Today, the best a budding technologist can hope for is to do a fake startup whose "product" exists only to demonstrate that they and their team can successfully complete an ambitious project. These post-grad practicums are the precursor to an "aqui-hire," when a large firm buys out a startup solely to get a proven team, shutting down its products after the acquisition. Venture capital is now a glorified talent agency, and the "acquisition" is split between "investors" and "founders" in lieu of a finder's fee and a hiring bonus.

The dream of "making a dent in the universe" (or even of improving the lives of people with code) has been replaced with kombucha on tap in the company mini-cafe and free massages on Wednesdays. Technologists who came to the work when they experienced the liberating power of computers—the power of code to transform your thoughts into infinite, perfectly repeated work that could be projected around the world; the power of networks to connect you with the people who know the names of the worldless feelings you have grappled with all your life—are now enlisted in computerized control.

The job of a monopolist is to shift risk and cost to the world's side of the ledger, and freedom and profit to the shareholders' side. The job of a coder working for a monopolist is to confiscate the self-determination they themselves derive from technology from their users and deliver it to their bosses.

This situation is reaching a breaking point. Tech workers are resigning, walking off the job, dumping dox on their bosses' sinister plans.

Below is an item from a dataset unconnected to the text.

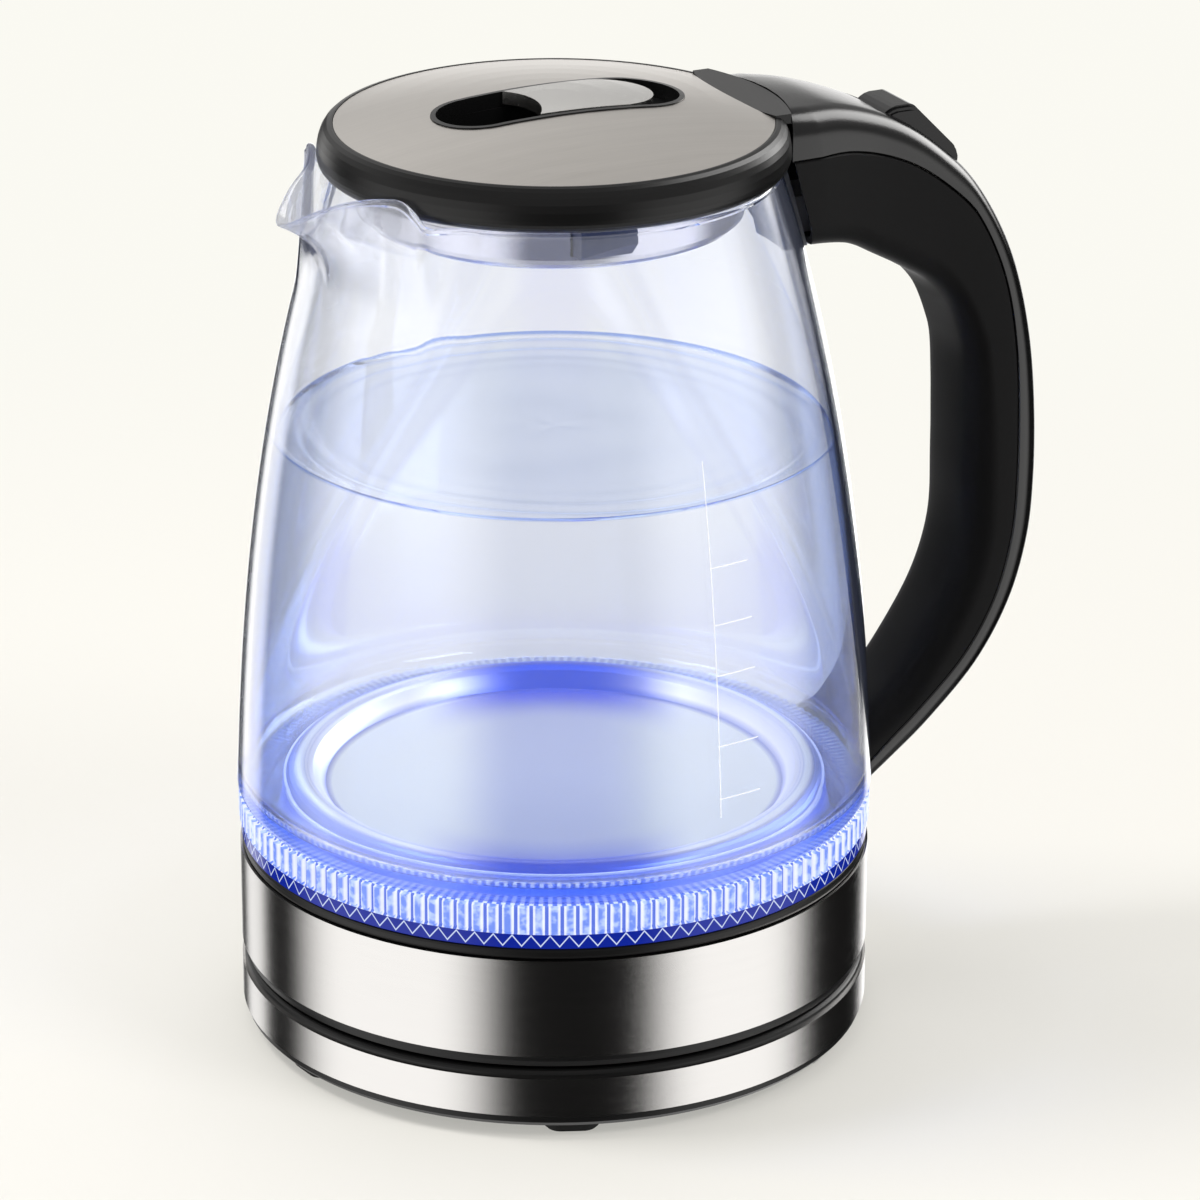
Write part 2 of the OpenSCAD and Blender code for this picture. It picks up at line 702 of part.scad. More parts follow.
module switch_lever() {
    color("#0c0c0d") difference() {
        union() {
            for (layer = [[0, 1.4], [0.5, 0.6], [1.3, 0]])
                across(switch_w / 2 - layer[0]) translate(pivot) polygon(switch_side(layer[1]));
            across(6.3) translate(pivot) circle(3.6);
        }
        across(switch_w) translate(pivot) circle(pin_r + pin_gap);
        // room for the two ears beside the hub
        for (s = [-1, 1]) translate([0, s * (6.3 + 5), 0]) across(5)
            translate(pivot) union() {
                circle(3.1);
                polygon([[-3.1, 0], [3.1, 0], [14, -14], [-8, -14]]);
            }
    }
}

// ---------- lid ----------
function dome_z(r, lift) = z_dome_c + sqrt((dome_r + lift) * (dome_r + lift) - r * r);
function dome_arc(r, lift) = [for (i = [0:8]) [r * i / 8, dome_z(r * i / 8, lift)]];

// everything under the dome, raised or lowered by lift, out to a radius
module under_dome(lift, r = lid_plate_r + 2) {
    rotate_extrude() polygon(concat([[r, z_catch0], [0, z_catch0]], dome_arc(r, lift)));
}

// the part of the dome's shell between two lifts
module dome_shell(low, high, r = lid_plate_r + 2) {
    rotate_extrude() polygon(concat(reversed(dome_arc(r, low)), dome_arc(r, high)));
}

module recess2d(inset) {
    slot2d(recess_x0, well_r - inset, recess_x1, track_r - inset);
}

module bite2d(gap) {
    translate([lid_plate_r - 7.7 + bite_r, 0]) circle(bite_r - gap);
}

z_under = z_plate_edge - lid_plate_t;

module lid_ring() {
    bulge_z = z_lid0 + 3.4;
    tab_w = 21;
    color("#1b1b1c") difference() {
        union() {
            rotate_extrude() polygon(concat(
                arc(lid_r - 3.4, bulge_z, 3.4, 3.4, -90, 0, 6),
                arc(lid_r - 3.4, bulge_z, 3.4, z_lid1 - bulge_z, 15, 90, 5),
                [[lid_plate_r + 0.15, z_lid1], [lid_plate_r + 0.15, z_under - 1],
                 [pan_r + 0.1, z_under - 1], [pan_r + 0.1, z_lid0 + 1.9],
                 [rim_in_r - 0.1, z_lid0 + 1.9], [rim_in_r - 0.1, z_lid0]]
            ));
            // deck under the steel plate
            dome_shell(-lid_plate_t - 2, -lid_plate_t - 0.06, lid_plate_r + 0.5);
            // tab that fills the plate's bite, level with the handle
            intersection() {
                translate([0, 0, z_under - 1]) linear_extrude(dome_h + 10) intersection() {
                    circle(lid_r);
                    bite2d(0.1);
                    translate([0, -tab_w]) square([body_r, 2 * tab_w]);
                }
                translate([0, -body_r, z_under - 4])
                    cube([body_r, 2 * body_r, z_lid1 + 0.5 - z_under + 4]);
            }
        }
        translate([0, 0, z_lid0 - 1]) linear_extrude(lid_h + dome_h + 4) recess2d(-0.1);
    }
}

module lid_plate() {
    color("#a9a6a1") difference() {
        dome_shell(-lid_plate_t, 0, lid_plate_r);
        translate([0, 0, z_lid0]) linear_extrude(lid_h + dome_h + 2) recess2d(-0.05);
        translate([0, 0, z_lid0]) linear_extrude(lid_h + dome_h + 2) bite2d(0);
    }
}

module lid_well() {
    z_floor0 = z_slide + slide_t + run_gap;
    pocket_x = -6.5;
    track_t = 1.2;
    color("#0e0e0f") intersection() {
        difference() {
            union() {
                difference() {
                    translate([0, 0, z_floor0]) linear_extrude(lid_h + dome_h) recess2d(0);
                    under_dome(-track_drop - track_t);
                }
                translate([0, 0, z_floor0]) linear_extrude(lid_h)
                    slot2d(recess_x0, well_r, pocket_x, well_r);
            }
            difference() {
                translate([0, 0, z_floor0 - 1]) linear_extrude(lid_h + dome_h + 2) recess2d(bezel);
                under_dome(-track_drop);
            }
            translate([0, 0, z_floor0 + 1.4]) linear_extrude(lid_h + dome_h)
                slot2d(recess_x0, well_r - bezel, pocket_x - 1, well_r - bezel);
            translate([0, 0, z_floor0 - 1]) linear_extrude(lid_h + dome_h)
                slot2d(4, 3.3, 4 + lever_travel, 3.3);
        }
        under_dome(0.3);
    }
}

lever_in = bezel + run_gap;
lever_end_x = recess_x1 - lever_travel - 0.2;
lever_hollow_r = 17;

module lever2d() {
    difference() {
        union() {
            translate([lever_end_x, 0]) circle(track_r - lever_in - 0.3);
            polygon([
                [-9.5, well_r - lever_in + 0.1], [lever_end_x, track_r - lever_in - 0.3],
                [lever_end_x, -track_r + lever_in + 0.3], [-9.5, -well_r + lever_in - 0.1]
            ]);
        }
        translate([-5 - lever_hollow_r, 0]) circle(lever_hollow_r);
    }
}

module lid_lever() {
    color("#cfcac2") union() {
        intersection() {
            translate([0, 0, z_lid0]) linear_extrude(lid_h + dome_h + 4) lever2d();
            dome_shell(0.5 - lever_t, 0.5);
        }
        // rolled front edge over the finger well
        intersection() {
            translate([0, 0, z_lid0]) linear_extrude(lid_h + dome_h + 4) intersection() {
                lever2d();
                translate([-5 - lever_hollow_r, 0]) circle(lever_hollow_r + 1.4);
            }
            dome_shell(-2.6, 0.5);
        }
        // stem down to the slide plate
        intersection() {
            translate([4, 0, z_slide + slide_t]) cylinder(r = 3, h = lid_h + dome_h);
            under_dome(0);
        }
    }
}

pin_y = 24;

module slide_plate() {
    arm = pin_y + 6;
    fall = lever_travel * catch_ratio;
    color("#3a3b3d") translate([0, 0, z_slide]) linear_extrude(slide_t) difference() {
        union() {
            translate([12, 0]) circle(6);
            translate([-6, -6]) square([18, 12]);
            translate([-20.5, -arm]) square([16, 2 * arm]);
        }
        for (s = [-1, 1]) translate([catch_x, s * pin_y])
            rotate(s * atan2(-fall, -lever_travel))
                slot2d(-0.4, 1.8, norm([fall, lever_travel]) + 0.4, 1.8);
    }
}

module catch(side) {
    bar_w = 8;
    color("#16181f") mirror([0, side < 0 ? 1 : 0, 0]) union() {
        translate([catch_x - bar_w / 2, catch_in, z_catch0]) cube([bar_w, catch_tip - 6 - catch_in, catch_h]);
        intersection() {
            translate([catch_x + catch_w / 2, 0, 0]) rotate([90, 0, -90])
                linear_extrude(catch_w) polygon([
                    [-catch_tip + 7, z_catch0], [-catch_tip + 3, z_catch0],
                    [-catch_tip, z_catch0 + 3.2], [-catch_tip, z_catch1], [-catch_tip + 7, z_catch1]
                ]);
            cylinder(r = catch_tip, h = z_lid1);
        }
        translate([catch_x, pin_y, z_catch1 - eps]) cylinder(r = 1.5, h = slide_t);
    }
}

module catch_front() {
    catch(-1);
}

module catch_back() {
    catch(1);
}

module lid_carrier() {
    rail_h = z_catch1 - z_catch0;
    carrier_r = pan_r - 4.6;
    rail_l = catch_tip - 7.5 - lever_travel * catch_ratio;
    z0 = z_pan + 0.8;
    color("#2b2c2e") union() {
        ring(0, carrier_r, z0, z_catch0 - run_gap);
        intersection() {
            translate([0, 0, z0]) cylinder(r = carrier_r, h = lid_h + rail_h);
            for (s = [-1, 1]) translate([catch_x + s * (4 + run_gap + 1) - 1, -rail_l, z0])
                cube([2, 2 * rail_l, z_catch1 - 0.2 - z0]);
        }
        translate([catch_x - 4, -2, z0]) cube([8, 4, z_catch1 - 0.2 - z0]);
        for (a = lid_screw_angles) rotate(a) translate([lid_screw_r, 0, z0])
            cylinder(r = 3.2, h = z_under - 3 - z0);
    }
}

lid_screw_angles = [55, 180, 305];
lid_screw_r = 34;

module lid_inner_cover() {
    t = 0.8;
    z_step = z_rim - 3.4;
    color("#b8b9bb") difference() {
        rotate_extrude() polygon(concat(
            [[0, z_pan]], arc(pan_r - 4.4, z_pan + 3, 3, 3, -90, -5, 4),
            [[pan_r - 1.2, z_step], [pan_r, z_step + 0.7], [pan_r, z_under - 1.2],
             [pan_r - t, z_under - 1.2], [pan_r - t, z_step + 1.2], [pan_r - 1.2 - t, z_step + 0.4]],
            arc(pan_r - 4.4, z_pan + 3, 3 - t, 3 - t, -5, -90, 4), [[0, z_pan + t]]
        ));
        translate([catch_x - catch_w / 2 - 0.4, -body_r, z_catch0 - 0.4])
            cube([catch_w + 0.8, 2 * body_r, catch_h + 0.8]);
        for (a = lid_screw_angles) rotate(a) translate([lid_screw_r, 0, z_pan - 1])
            cylinder(r = screw_r + 0.2, h = 3);
    }
}

module lid_seal() {
    color("#d4d4d0") ring(pan_r + 0.1, rim_in_r - 0.3, z_rim - 0.3, z_lid0 + 1.8);
}

module lid_screws() {
    color("#a7a8aa") for (a = lid_screw_angles) rotate(a) translate([lid_screw_r, 0, z_pan - 1.1])
        union() {
            difference() {
                cylinder(r = screw_r + 1.3, h = 1.1);
                for (b = [0, 90]) rotate(b) cube([2.4, 0.6, 1], center = true);
            }
            cylinder(r = screw_r, h = 1.9);
        }
}

module catch_springs() {
    turns = 7;
    per_turn = 8;
    coil_r = 2.3;
    wire = 0.35;
    n = turns * per_turn;
    y0 = 2.4;
    y1 = catch_in - 0.4;
    z_axis = (z_catch0 + z_catch1) / 2;
    color("#9b9ca0") for (s = [-1, 1]) polyhedron(
        points = [for (k = [0:n]) let(a = 360 * k / per_turn, y = lerp(y0, y1, k / n))
            for (b = [0:72:359]) let(r = coil_r + wire * cos(b))
                [catch_x + r * cos(a), s * (y + wire * sin(b)), z_axis + r * sin(a)]],
        faces = [for (f = concat(
            [for (k = [0:n - 1], j = [0:4]) let(j1 = (j + 1) % 5, a = k * 5)
                each [[a + j, a + 5 + j, a + 5 + j1], [a + j, a + 5 + j1, a + j1]]],
            [[for (j = [0:4]) j], [for (j = [4:-1:0]) n * 5 + j]]
        )) s > 0 ? f : reversed(f)]
    );
}

base_shell();
base_steel_ring();
base_bottom();
base_feet();
base_screws();
base_connector();
base_contacts();
cord_gland();
jug_socket();
socket_pins();
jug_housing();
jug_steel_ring();
trim_ring();
light_ring();
light_board();
clamp_ring();
heating_plate();
plate_seal();
heating_element();
thermostat();
glass_jug();
mount_strip();
handle_body();
handle_cover();
handle_screws();
steam_switch();
handle_wires();
switch_pin();
switch_lever();
lid_ring();
lid_plate();
lid_well();
lid_lever();
slide_plate();
lid_carrier();
lid_inner_cover();
lid_seal();
lid_screws();
catch_front();
catch_back();
catch_springs();
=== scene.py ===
"""Electric kettle: a clear glass jug with a steel-topped lid, a lit ring of ribs under the
glass, a black handle with a rocker switch, and a round power base. Metres, Z up, the
spout towards -X and the handle towards +X."""

import math

import bmesh
import bpy
from mathutils import Matrix, Vector


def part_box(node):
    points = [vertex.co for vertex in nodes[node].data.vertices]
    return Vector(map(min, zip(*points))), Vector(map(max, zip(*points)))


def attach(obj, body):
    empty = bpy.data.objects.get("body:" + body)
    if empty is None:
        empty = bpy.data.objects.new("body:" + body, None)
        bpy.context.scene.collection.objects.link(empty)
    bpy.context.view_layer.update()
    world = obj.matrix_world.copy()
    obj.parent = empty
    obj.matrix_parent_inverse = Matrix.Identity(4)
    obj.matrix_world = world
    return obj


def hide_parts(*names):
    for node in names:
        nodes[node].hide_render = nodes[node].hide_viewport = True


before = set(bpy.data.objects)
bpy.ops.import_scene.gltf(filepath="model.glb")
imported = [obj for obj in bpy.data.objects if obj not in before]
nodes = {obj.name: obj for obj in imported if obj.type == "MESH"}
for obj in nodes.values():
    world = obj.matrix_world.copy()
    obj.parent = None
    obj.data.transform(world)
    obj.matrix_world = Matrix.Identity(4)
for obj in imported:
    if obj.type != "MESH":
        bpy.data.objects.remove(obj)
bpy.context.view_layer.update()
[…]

They're unionizing, making common cause with low-waged warehouse workers and outsource contractors.

Twelve years ago, I published a technothriller called Little Brother. It was a bestseller, as was its sequel, Homeland, and it told the story of kids who used technology to resist tyranny, after a terrorist attack on San Francisco triggered an authoritarian occupation of the Department of Homeland Security. In the years since, hundreds of technologists, cryptographers, security researchers, human rights activists, cyberlawyers, and others have approached me to say that the book awakened them to the power of technology to liberate us and the terror of technology in service to tyranny. The apotheosis of this was a scene in Citizenfour, Laura Poitras' Academy Award-winning documentary on Edward Snowden, in which Snowden packs the essentials from his Hong Kong hotel room and shoves a copy of Homeland in his go-bag as he flees underground.

I've just published a sequel, Attack Surface, about technologists having a moral reckoning with the consequences of a career spent in service to oppression. In the weeks since its release, critics and reviewers have speculated that this is a reckoning of my own, a belated realization that technology isn't a panacea after all. This was not a realization I had recently: I didn't spend the past 20 years of my life as a digital rights activist because I thought everything was going to turn out fine.

But it is a reckoning of sorts: a realization that the obscure world of competition enforcement was far more important than I gave it credit for, the deep roots of inequality and the perversion of policy in service to shareholders, to the detriment of the public interest.

The DOJ's Google complaint hints at a similar reckoning. The DOJ's lawyers—building on the work of dozens of state attorneys general who have their own parallel claims—have gone to enormous lengths to thread the minuscule eye of the needle that Robert Bork forced all antitrust to fit through.

It's a remarkable feat of legal gymnastics, but more telling is the way we're all talking about the suit: from lawmakers to newscasters, online and in legal circles, there's a tacit understanding that cracking down on Google with the narrow complaint the DOJ brought is like getting Capone on tax-evasion. The real issue isn't "consumer harm," it's dominance.

That mounting understanding, more than anything else, is what gives me hope. We are long overdue for a reckoning with concentrated corporate power in every industry. The entertainment and telecoms giants who are cheerleading a turn in the barrel for their archrivals in Silicon Valley are making a bet that a revitalized, muscular antitrust will neuter tech, and then stop. They're wrong. The momentum building for breakups and other anti-monopoly actions is unstoppable.